Logline: Dr. Frankenstein’s Monster demands that his creator make him a mate.

Review: James Whale’s Bride of Frankenstein is a great sequel to his 1931 original.  The sequel is more outrageous and larger than life than the first.  Boris Karloff is back as the Monster and Colin Clive as his creator. Now able to speak, Karloff’s Monster continues to be a sympathetic character yearning for companionship.
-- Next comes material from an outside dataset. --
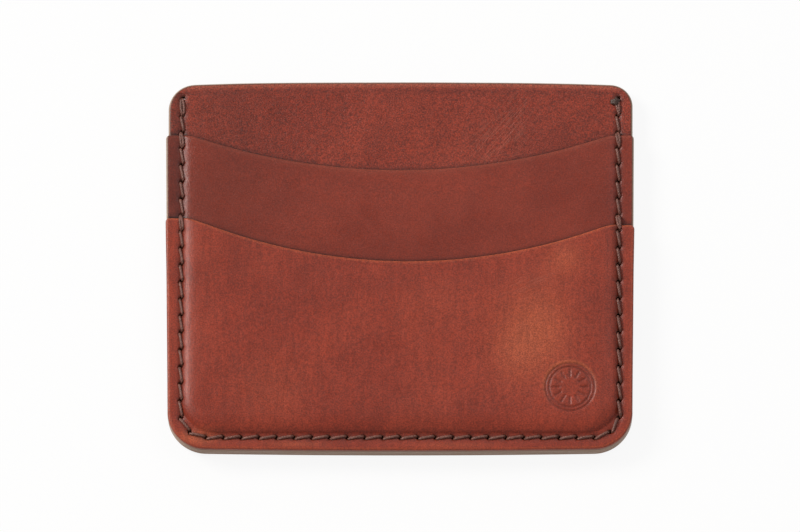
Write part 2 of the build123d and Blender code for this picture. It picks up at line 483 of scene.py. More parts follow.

One of the film’s strengths is the way in which it blends horror, humor, and emotional poignancy.  The film’s most touching moments are between the Monster and the blind hermit, two misunderstood outcasts shunned by society.  Ernest Thesiger as Dr. Pretorious and Unna O’Connor as Minnie provide great comic relief.  Thesiger is particularly memorable and steals nearly ever scene in which he appears.

Like the first film, Bride’s visual style is unforgettable.  Whale, an often overlooked filmmaker, displays his masterful direction.  The film’s climax does not disappoint with Elsa Lanchester appearing as the Monster’s Mate.  With her towering hair and white gown, the Monster’s Mate has become nearly as famous as the Monster himself.

The film has many religious images that can be considered sacrilegious but slipped past the censors of the day.  The film also includes an unforgettable score by Franz Waxman.  Even though I prefer the original, Bride is a great sequel and remains a horror classic.